The internet was ablaze this week following the reveal of the long-awaited Nintendo Switch Pro (now officially known as the slightly less dramatic Nintendo Switch OLED Model), but it wasn’t a round of applause that greeted the new console, rather a flood of criticism that Nintendo had failed to live up to expectations. To those people, I recommend taking a step back, splashing some water on your face and reconsidering why you thought Nintendo would have met those lofty expectations in the first place.

While it’s great to see an OLED screen brought to the Switch, alongside an improved kickstand, the consensus amongst the criticism is that it has been underwhelming to see the Switch OLED launch without 4K support or any bump in processing power.
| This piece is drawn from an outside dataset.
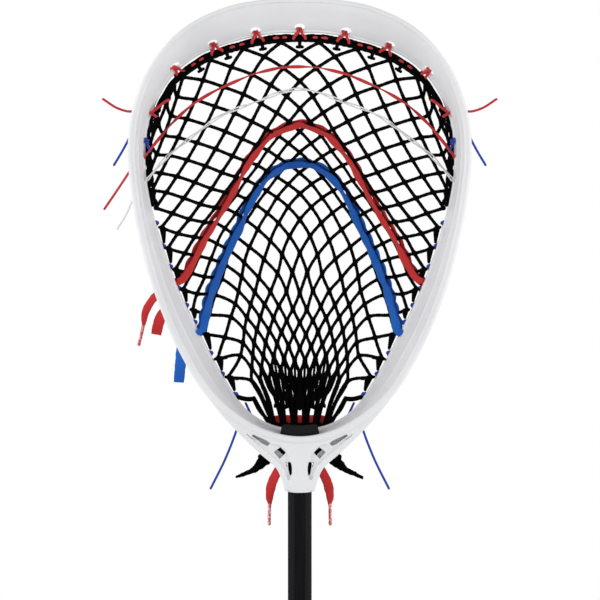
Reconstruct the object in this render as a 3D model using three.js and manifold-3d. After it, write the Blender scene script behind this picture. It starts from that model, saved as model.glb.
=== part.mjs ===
// Lacrosse goalie stick, in millimetres. +Z runs up the shaft to the scoop, the open face of the head looks
// along -Y, and the origin is the middle of the butt end.
import * as THREE from "three";
import { mergeVertices } from "three/addons/utils/BufferGeometryUtils.js";
import Module from "manifold-3d";

const wasm = await Module();
wasm.setup();

// Fits
const gap = 0.3; // between pieces that touch
const overrun = 4; // how far a cutter passes the face it enters
const weld = 0.004; // corners nearer than this are one

// Shaft, an eight-sided tube, and its rubber cap
const shaftLength = 1016;
const shaftWidth = 21.3; // across X
const shaftDepth = 25.4; // across Y
const shaftCorner = 6; // cut off each corner
const shaftWall = 1.6;
const capHeight = 24;
const capFloor = 3.2;
const capWall = 2.2;
const capEdge = 1.4; // chamfer round the butt

// Head
const headHalfWidth = 152.3;
const headHeight = 434.7; // from the collar's lower edge to the scoop's tip
const wallDepth = 48; // side wall, from its front rim to its back rail
const wallHalf = 1.7; // half the side wall's thickness
const frontBead = 3.4; // radius of the front rim
const backBead = 3.2; // radius of the back rail
const socketDepth = 36; // length of shaft inside the head
const socketWall = 2.3;

// Throat, between the collar and the ring
const throatHalf = 84.8; // where its rails run out along the ring
const throatLengthShare = 0.09593; // of the head's height, from the collar's lower edge to the ring
const throatPlate = 3.2; // front plate with the windows
const throatWall = 3;
const topHoleRadius = 3.9; // holes in the scoop
const topHoleInset = 7.4; // from the scoop's inner edge
const tieHoleRadius = 2.3; // string holes in the side walls
const tieHoleInset = 8.6;

// Head screw, through the back of the collar
const screwHeight = 14;
const screwHeadRadius = 4;
const screwHeadHeight = 2.4;
const screwShankRadius = 1.9;
const screwReach = 2.4; // past the inside of the shaft's wall
const screwSlot = 1.1;

// Ball stop
const stopHalfWidth = 16.5;
const stopThickness = 6.4;
const stopFront = 4; // from the front rim's centre line
const stopLength = 30;
const stopLift = 0.8; // off the wall, which is straight between stations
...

To the credit of detractors, having these features would have made for an ideal scenario, certainly as a means of keeping the Nintendo Switch relevant in a gaming landscape now inhabited by the tremendously powerful PS5 and Xbox Series X.

The problem is, Nintendo has never been one to react to Microsoft, Sony or any of its other competitors over the years. I could point to any number of consoles (handheld or home) that the company’s put out to prove this, but none are more clear cut than the Wii.

At a time when ‘High Definition’ was at the epicentre of gaming, the Nintendo Wii couldn’t have been further away in design and its intended audience compared with the Xbox 360 and PS3. After all, while Sony and Microsoft were trying to add a more cinematic sheen to their graphical prowess, the Wii just barely outrun the Nintendo Gamecube – being more interested in bringing people together with easy pick up and play titles.

When you revisit the Nintendo Switch OLED within this context, the upgrade makes a lot more sense. As far as Nintendo’s concerned, there’s nothing wrong with playing Switch games on a TV. Do they ever look as good as what’s available on competing consoles? No, of course not, but they’re still playable all the same.

Tabletop play on other hand, one of the key features Nintendo has been keen to advertise for the Switch, is a pain in the arse at best. The existing 6.2-inch display is just too small for split screen action, and entrusting the flimsy kickstand feels like propping up an iPhone with a twig. When something impedes on gameplay, you can be sure that that’s what Nintendo is going to be more interested in.

Even though it’s easier to do so, we really need to stop analysing what Nintendo does via the same discourse that’s applied to Microsoft and Sony. As soon as we can accept that Nintendo’s gonna do what Nintendo’s gonna do, the happier off we’ll be.